INPUT RECORDS —

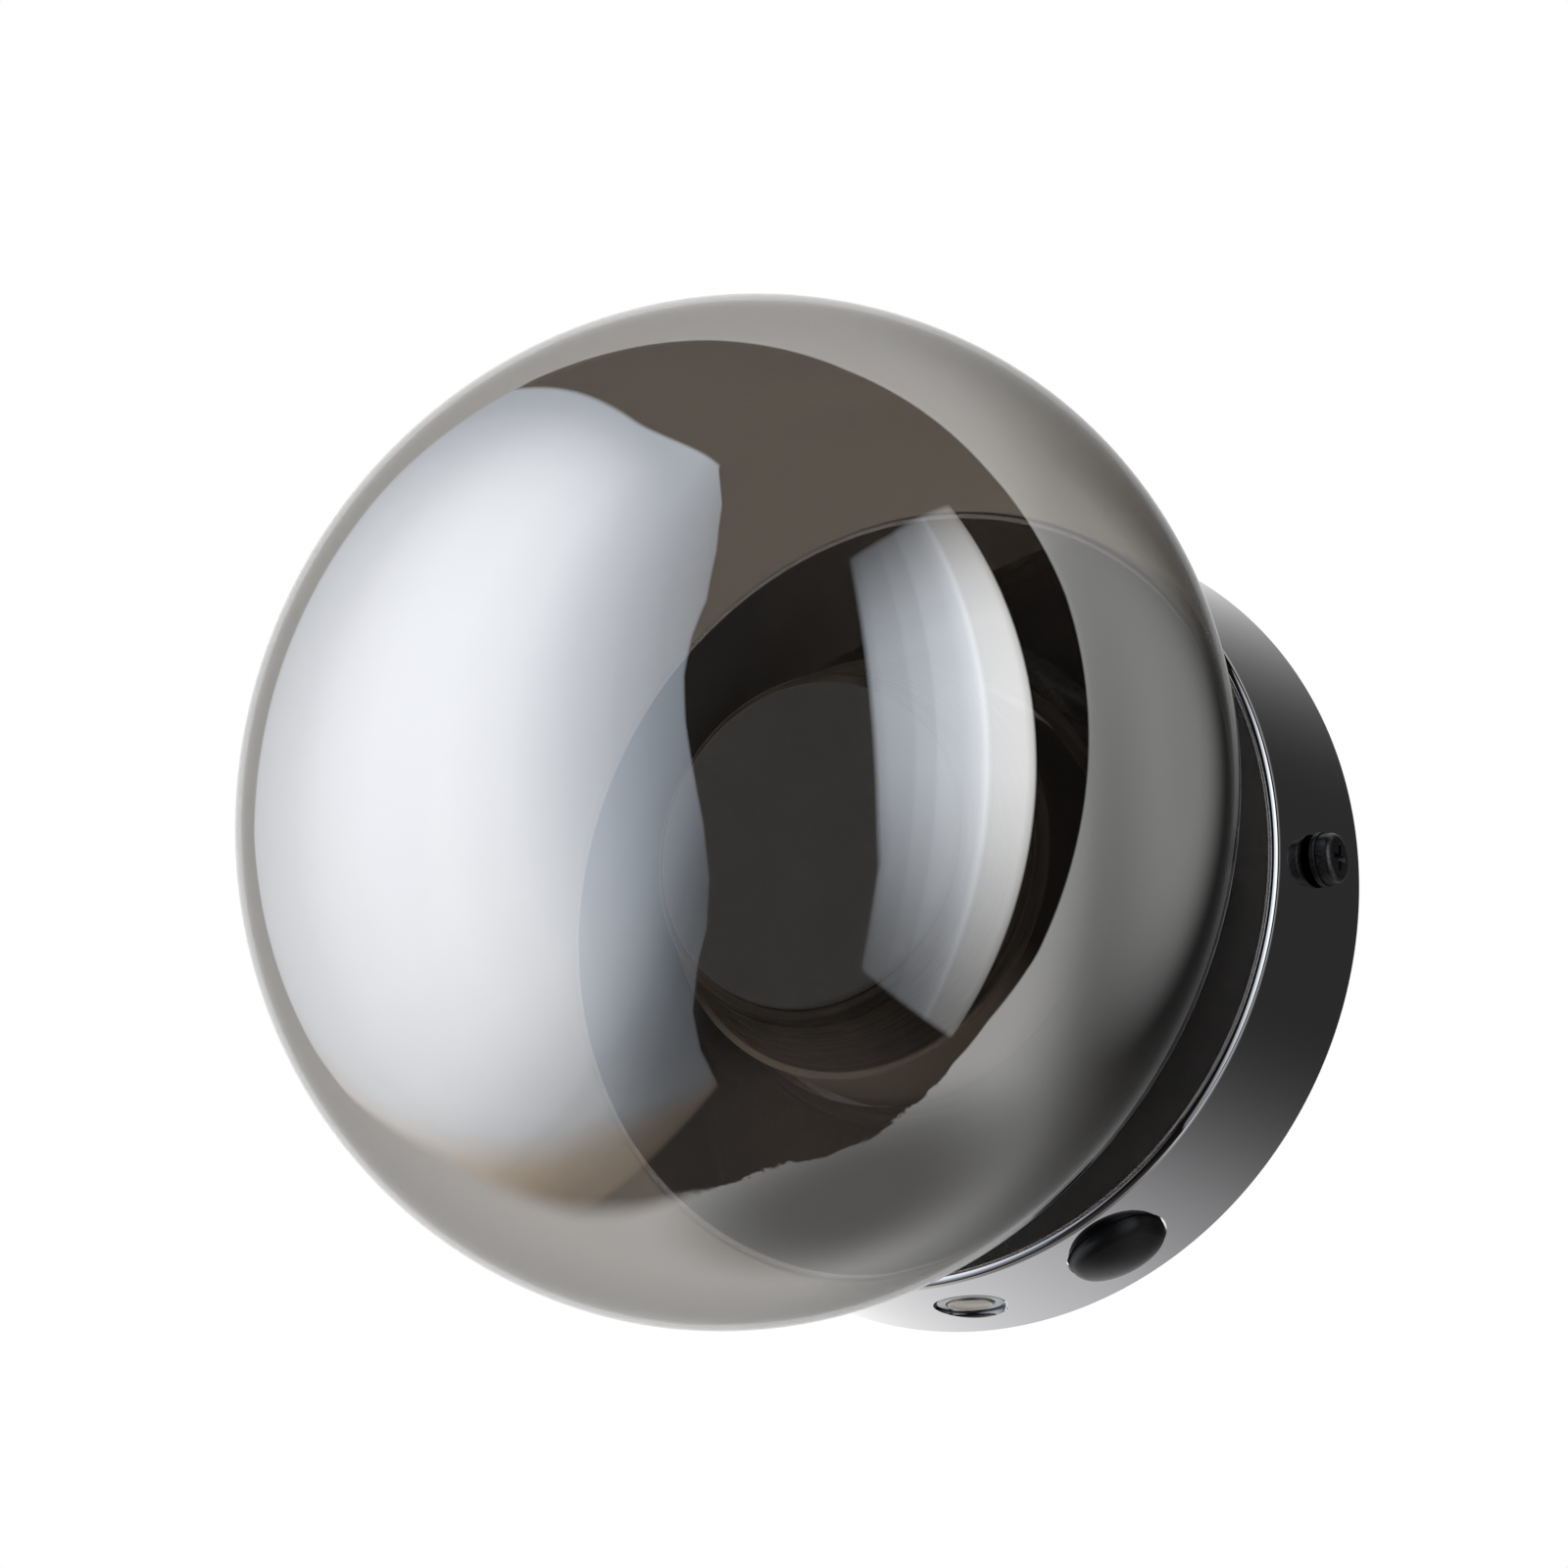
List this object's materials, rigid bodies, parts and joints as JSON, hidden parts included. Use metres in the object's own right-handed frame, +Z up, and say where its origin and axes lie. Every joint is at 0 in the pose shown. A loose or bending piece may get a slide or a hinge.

==

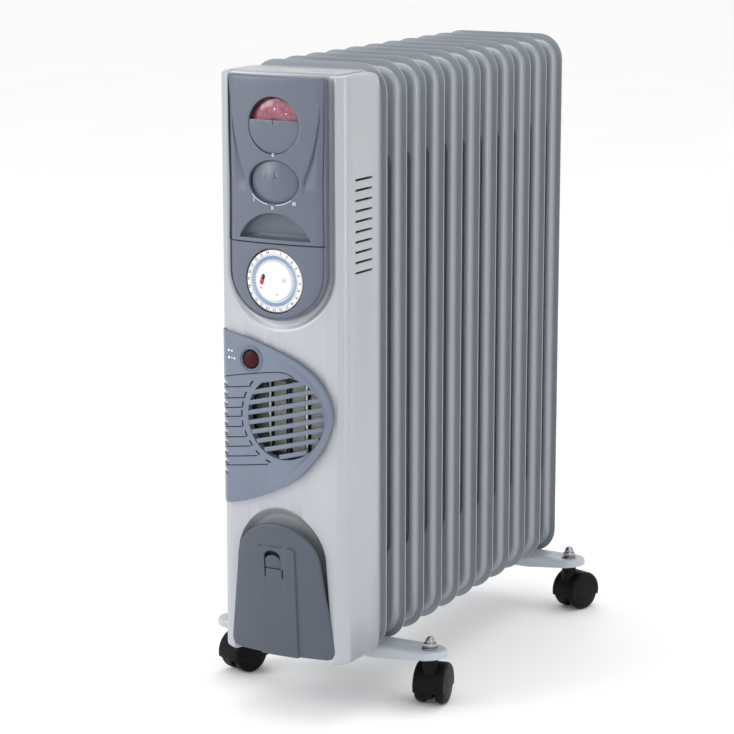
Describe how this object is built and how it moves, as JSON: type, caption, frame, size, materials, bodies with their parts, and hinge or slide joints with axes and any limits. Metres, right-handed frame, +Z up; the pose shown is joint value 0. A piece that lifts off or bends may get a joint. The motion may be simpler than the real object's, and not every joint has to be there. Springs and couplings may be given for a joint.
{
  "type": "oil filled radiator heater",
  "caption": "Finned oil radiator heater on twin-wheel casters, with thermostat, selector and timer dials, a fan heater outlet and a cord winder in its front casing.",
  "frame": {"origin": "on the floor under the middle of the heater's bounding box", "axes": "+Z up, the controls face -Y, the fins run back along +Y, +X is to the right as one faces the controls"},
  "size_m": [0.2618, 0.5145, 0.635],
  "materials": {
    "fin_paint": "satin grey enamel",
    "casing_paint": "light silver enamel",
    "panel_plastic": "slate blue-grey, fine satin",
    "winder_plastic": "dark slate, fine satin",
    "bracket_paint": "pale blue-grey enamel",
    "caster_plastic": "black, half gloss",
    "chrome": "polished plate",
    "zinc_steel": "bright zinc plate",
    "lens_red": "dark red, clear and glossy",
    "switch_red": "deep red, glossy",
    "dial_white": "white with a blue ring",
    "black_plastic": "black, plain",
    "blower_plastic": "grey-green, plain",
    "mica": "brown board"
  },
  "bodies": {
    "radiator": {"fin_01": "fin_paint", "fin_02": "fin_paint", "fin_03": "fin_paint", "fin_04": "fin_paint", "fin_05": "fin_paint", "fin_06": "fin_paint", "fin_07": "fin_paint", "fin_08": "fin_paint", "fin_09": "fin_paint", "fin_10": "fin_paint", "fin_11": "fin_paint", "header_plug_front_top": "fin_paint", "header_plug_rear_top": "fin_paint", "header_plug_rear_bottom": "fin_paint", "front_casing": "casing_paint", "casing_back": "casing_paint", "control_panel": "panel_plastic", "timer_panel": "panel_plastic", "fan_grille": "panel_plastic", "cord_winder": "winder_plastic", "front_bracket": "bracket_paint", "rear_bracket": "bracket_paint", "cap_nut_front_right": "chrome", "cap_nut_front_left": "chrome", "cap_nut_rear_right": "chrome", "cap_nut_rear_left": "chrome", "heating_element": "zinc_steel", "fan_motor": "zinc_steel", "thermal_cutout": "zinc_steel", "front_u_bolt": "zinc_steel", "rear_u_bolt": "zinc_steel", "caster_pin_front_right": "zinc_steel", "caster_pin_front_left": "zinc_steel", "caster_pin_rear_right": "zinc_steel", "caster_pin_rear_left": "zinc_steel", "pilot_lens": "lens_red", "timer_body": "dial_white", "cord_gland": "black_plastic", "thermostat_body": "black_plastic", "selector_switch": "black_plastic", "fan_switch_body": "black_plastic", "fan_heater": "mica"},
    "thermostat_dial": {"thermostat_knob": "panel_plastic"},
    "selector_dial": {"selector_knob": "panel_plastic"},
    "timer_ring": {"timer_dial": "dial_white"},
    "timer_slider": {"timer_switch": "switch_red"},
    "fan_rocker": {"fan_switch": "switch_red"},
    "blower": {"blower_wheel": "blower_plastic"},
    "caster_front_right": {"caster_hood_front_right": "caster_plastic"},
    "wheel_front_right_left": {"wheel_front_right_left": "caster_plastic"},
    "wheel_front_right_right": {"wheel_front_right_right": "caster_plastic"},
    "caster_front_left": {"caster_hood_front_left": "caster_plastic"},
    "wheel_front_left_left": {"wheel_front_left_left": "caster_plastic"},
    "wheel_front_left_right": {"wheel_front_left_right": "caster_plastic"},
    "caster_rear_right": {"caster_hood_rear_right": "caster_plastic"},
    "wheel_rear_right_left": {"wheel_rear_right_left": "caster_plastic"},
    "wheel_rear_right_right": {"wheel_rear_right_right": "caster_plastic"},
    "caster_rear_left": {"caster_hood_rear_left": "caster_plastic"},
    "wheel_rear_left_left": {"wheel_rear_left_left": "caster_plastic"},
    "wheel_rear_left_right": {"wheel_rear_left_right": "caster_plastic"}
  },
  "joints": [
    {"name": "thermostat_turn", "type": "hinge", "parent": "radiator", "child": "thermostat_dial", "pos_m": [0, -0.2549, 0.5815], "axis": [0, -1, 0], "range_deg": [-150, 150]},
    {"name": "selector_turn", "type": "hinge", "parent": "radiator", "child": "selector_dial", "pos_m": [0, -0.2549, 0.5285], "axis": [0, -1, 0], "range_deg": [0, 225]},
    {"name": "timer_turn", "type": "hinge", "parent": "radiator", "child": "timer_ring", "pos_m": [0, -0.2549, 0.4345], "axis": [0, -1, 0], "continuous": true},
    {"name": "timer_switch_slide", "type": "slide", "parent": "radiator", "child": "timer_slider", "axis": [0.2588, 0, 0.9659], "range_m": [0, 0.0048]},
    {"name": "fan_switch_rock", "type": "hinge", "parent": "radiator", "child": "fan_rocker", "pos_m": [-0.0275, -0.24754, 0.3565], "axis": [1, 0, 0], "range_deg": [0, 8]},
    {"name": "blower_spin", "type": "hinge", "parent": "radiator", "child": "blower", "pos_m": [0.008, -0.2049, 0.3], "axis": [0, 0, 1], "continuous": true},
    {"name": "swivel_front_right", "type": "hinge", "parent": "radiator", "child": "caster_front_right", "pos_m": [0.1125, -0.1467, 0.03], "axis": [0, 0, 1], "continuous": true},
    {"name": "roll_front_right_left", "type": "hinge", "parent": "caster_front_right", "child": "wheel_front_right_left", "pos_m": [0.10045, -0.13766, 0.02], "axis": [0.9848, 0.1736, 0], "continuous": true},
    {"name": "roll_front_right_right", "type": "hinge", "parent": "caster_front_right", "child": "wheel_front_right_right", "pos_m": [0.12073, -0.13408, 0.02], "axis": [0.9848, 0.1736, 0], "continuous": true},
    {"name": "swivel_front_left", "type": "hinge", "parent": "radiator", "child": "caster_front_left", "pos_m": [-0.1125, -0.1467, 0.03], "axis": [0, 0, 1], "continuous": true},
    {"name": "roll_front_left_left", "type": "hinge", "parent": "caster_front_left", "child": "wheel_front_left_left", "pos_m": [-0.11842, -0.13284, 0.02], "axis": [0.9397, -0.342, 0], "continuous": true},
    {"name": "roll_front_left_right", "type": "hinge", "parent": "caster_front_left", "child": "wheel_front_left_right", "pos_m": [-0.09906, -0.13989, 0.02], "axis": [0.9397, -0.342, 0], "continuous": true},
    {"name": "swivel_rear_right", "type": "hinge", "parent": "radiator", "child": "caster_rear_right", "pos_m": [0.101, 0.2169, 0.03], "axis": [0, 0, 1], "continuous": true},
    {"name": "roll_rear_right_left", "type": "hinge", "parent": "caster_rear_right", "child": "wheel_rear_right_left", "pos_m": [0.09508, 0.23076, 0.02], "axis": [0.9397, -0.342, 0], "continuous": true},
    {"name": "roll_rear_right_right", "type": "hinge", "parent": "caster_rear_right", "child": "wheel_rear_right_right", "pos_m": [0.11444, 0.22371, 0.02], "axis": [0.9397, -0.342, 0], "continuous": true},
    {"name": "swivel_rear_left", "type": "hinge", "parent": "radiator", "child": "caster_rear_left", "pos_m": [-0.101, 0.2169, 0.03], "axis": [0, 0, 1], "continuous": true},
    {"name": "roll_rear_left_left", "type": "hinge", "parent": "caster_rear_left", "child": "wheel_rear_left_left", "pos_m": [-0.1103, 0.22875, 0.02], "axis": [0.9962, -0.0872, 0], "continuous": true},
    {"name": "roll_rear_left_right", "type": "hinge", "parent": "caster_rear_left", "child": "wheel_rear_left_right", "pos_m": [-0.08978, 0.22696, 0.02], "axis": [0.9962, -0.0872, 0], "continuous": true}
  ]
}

EXERCISE — Select and copy every line of the material that holds the string "caption".

RESULT OF THIS TASK —
Describe how this object is built and how it moves, as JSON: type, caption, frame, size, materials, bodies with their parts, and hinge or slide joints with axes and any limits. Metres, right-handed frame, +Z up; the pose shown is joint value 0. A piece that lifts off or bends may get a joint. The motion may be simpler than the real object's, and not every joint has to be there. Springs and couplings may be given for a joint.
  "caption": "Finned oil radiator heater on twin-wheel casters, with thermostat, selector and timer dials, a fan heater outlet and a cord winder in its front casing.",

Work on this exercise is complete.